First, convert your Numpy array (I assume arr) to a pandasonic DataFrame:

import pandas as pd

df = pd.DataFrame(arr[1:], columns=arr[0])

I took column names from the initial row and data from following rows. Print df to see the result.

So far both columns are still of object type (actually string), so the only thing to do is to convert both columns, each to its desired type:

df.month = pd.PeriodIndex(df.month, freq='M')
df.total_rainfall = df.total_rainfall.astype(float)

Now, when you run df.info(), you will see that both columns are of proper types.

To process your data, use also Pandas. It is a more convenient tool.

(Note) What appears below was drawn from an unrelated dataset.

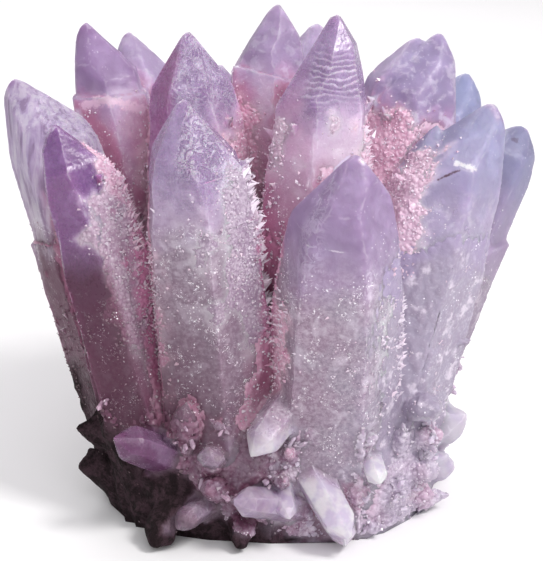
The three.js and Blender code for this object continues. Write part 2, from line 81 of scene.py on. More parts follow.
class Point(NamedTuple):
    """A large point: its axis from foot to crown, its width in millimetres, and its colouring."""

    foot: tuple
    crown: tuple
    width: float
    violet: float  # how strong the violet of its tip is
    tip: float  # how far down the violet reaches, as a share of the length
    blush: float  # how pink its body is
    cool: float = 0  # how blue its upper part is
    soft: float = 0  # how rounded its edges are


POINTS = {
    "frontLeft": Point((-6, -9.6), (-10.9, -17, 64), 12.4, 0.4, 0.26, 0.3),
    "frontRight": Point((8.2, -10.4), (10.2, -21.8, 58), 13.6, 0.5, 0.3, 0.45, 0, 0.5),
    "outerLeft": Point((-13, -9.4), (-29.2, -10, 59), 10.4, 1, 0.44, 0.6),
    "farLeft": Point((-14.6, -3), (-35, 2, 63.4), 12, 0.2, 0.36, 0.8, 0, 0.4),
    "backLeft": Point((-10.5, 1), (-26.5, 12, 69.3), 9.4, 0.65, 0.2, 0.7, 0, 0.6),
    "backLeftTwin": Point((-8, 6), (-20.8, 18.6, 66.6), 8.6, 0.2, 0.26, 0.7, 0, 0.7),
    "middleLeft": Point((-7, -3), (-11.7, 1, 69.6), 11.6, 0.45, 0.22, 0.8),
    "lowBackLeft": Point((-4, 8), (-8.2, 17, 61.8), 7.6, 0.1, 0.2, 0.2, 0, 0.6),
    "topMiddle": Point((-1.6, 2), (0.3, 8, 72.4), 10, 0.35, 0.16, 0.95, 0, 0.3),
    "tallMiddle": Point((4, -6), (7.4, -5.6, 73.2), 12.4, 0.45, 0.22, 0.9),
    "hiddenMiddle": Point((2.5, 10), (7.2, 19.4, 67.6), 8.6, 0.05, 0.2, 0.2, 0, 0.7),
    "rightShoulder": Point((9.4, -2), (22.8, 7, 68.7), 12, 0.4, 0.26, 0.55, 0.3, 0.4),
    "rightShoulderTwin": Point((8, -2), (20, 8, 67.8), 9.4, 0.3, 0.26, 0.5, 0.12, 0.5),
    "behindRight": Point((11.4, 5), (28.8, 16, 60.9), 9.8, 0.2, 0.3, 0.1, 0.95, 0.6),
    "outerRight": Point((10.8, -7.6), (28.8, -4, 61.2), 14, 0.05, 0.36, 0.15, 0.7, 0.4),
    "farRight": Point((11.6, 1), (36.6, 7, 55), 9, 0.1, 0.5, 0, 0.9, 0.8),
    "smallRight": Point((11.5, -4), (23.6, -3, 57), 5.8, 0.15, 0.3, 0.6, 0.5, 0.6),
    "rearFarLeft": Point((-12.4, 6), (-30, 18, 52), 9.4, 0.7, 0.34, 0.4),
    "rearLeft": Point((-9.6, 9), (-22.6, 26, 56), 10.6, 0.85, 0.36, 0.5),
    "rearMiddleLeft": Point((-4.5, 11), (-11.6, 29, 50), 11.6, 0.5, 0.34, 0.4),
    "rearMiddle": Point((2, 12), (1.4, 30.4, 58), 12.2, 0.7, 0.34, 0.6),
    "rearMiddleRight": Point((7, 11), (14.4, 27.6, 52), 10.8, 0.55, 0.34, 0.4),
    "rearRight": Point((11, 8), (26.4, 23.6, 49), 9.8, 0.45, 0.36, 0.2, 0.4),
}
NAMES = list(POINTS)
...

E.g. to get quarterly sums, you can run:

df.set_index('month').resample('Q').sum()

getting (for your data sample):

        total_rainfall
month                 
1982Q1           295.7
1982Q2           259.2
0
On

Converting str to float is like below:

>>> a = "545.2222"
>>> float(a)
545.22220000000004
>>> int(float(a))
545

but the error message says the problem is converting 2019-04 to float.

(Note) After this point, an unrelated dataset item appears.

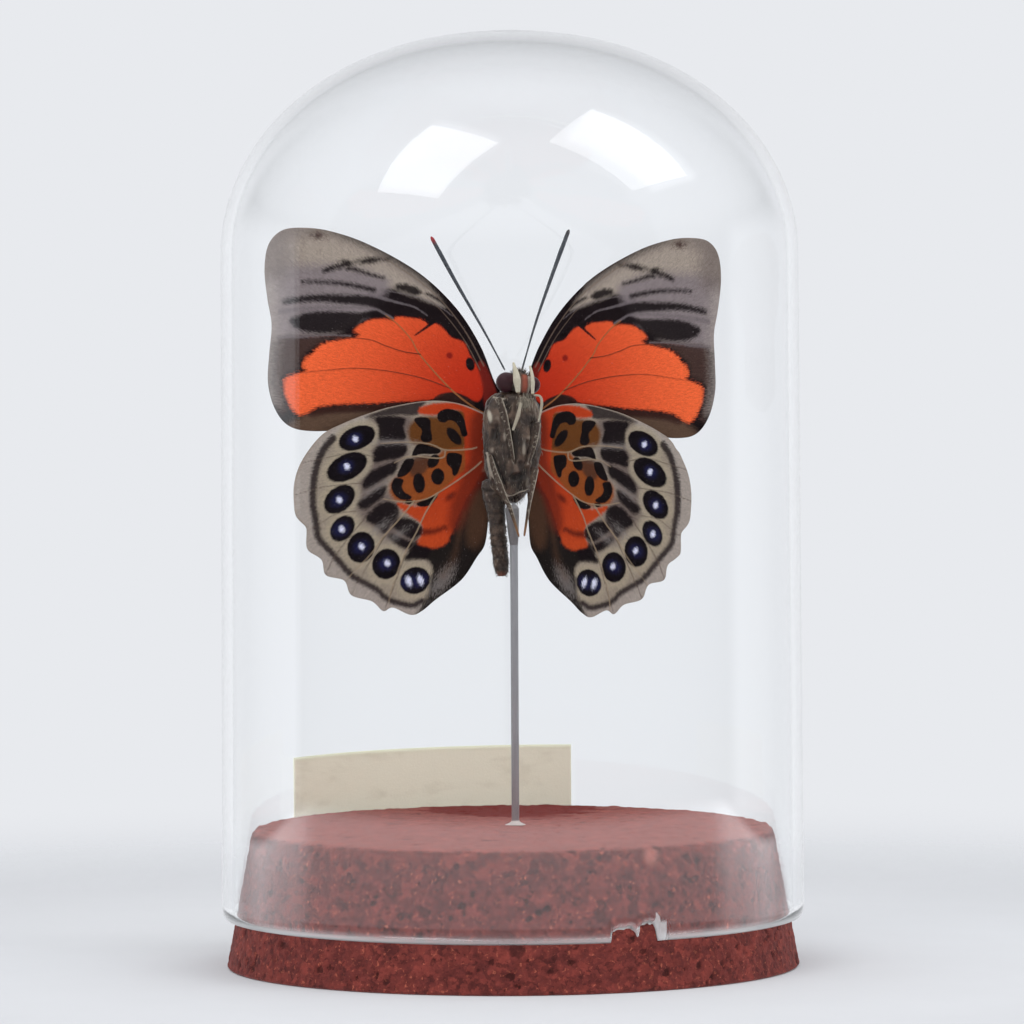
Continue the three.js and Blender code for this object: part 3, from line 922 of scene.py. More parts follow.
class OBJECT_OT_cork_base(bpy.types.Operator):
    """Build the tapered cork base: granules with sunk seams, pits where some are gone, a worn top edge"""

    bl_idname = "object.glass_dome_cork"
    bl_label = "Cork Base"

    def execute(self, context):
        """Turns the profile and sinks each point by its seams, pits, worn edge and a little noise."""
        sizes = context.scene.glass_dome.cork
        height, foot, top = sizes.height / MM, sizes.foot_radius / MM, sizes.top_radius / MM
        edge = 0.6
        side = np.linspace(edge, height - edge, 74)
        slope = foot + (top - foot) * side / height
        turn = np.linspace(0, math.pi / 2, 5)[:-1]
        under = np.stack([foot - edge + edge * np.sin(turn), edge - edge * np.cos(turn)], axis=1)
        bend = turn[1:]
        over = np.stack([top - edge + edge * np.cos(bend), height - edge + edge * np.sin(bend)], axis=1)
        underside = np.stack([np.linspace(6, foot - edge, 6)[:-1], np.zeros(5)], axis=1)
        wall = np.stack([slope, side], axis=1)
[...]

when you want to convert 2019-04 to float it doesn't work because float numbers don't have - in between . That is why you got error.

0
On

You can convert values of rainfall into float or int but date can't be converted. To convert date into int you have to split the string and combine it back as date formate then convert it to milliseconds as:

from datetime import datetime

month1 = '1982-01' 
date = datetime(month1.split('-')[0], month1.split('-')[1], 1)
milliseconds = int(round(date.timestamp() * 1000))

This way, you assume its first date of the month.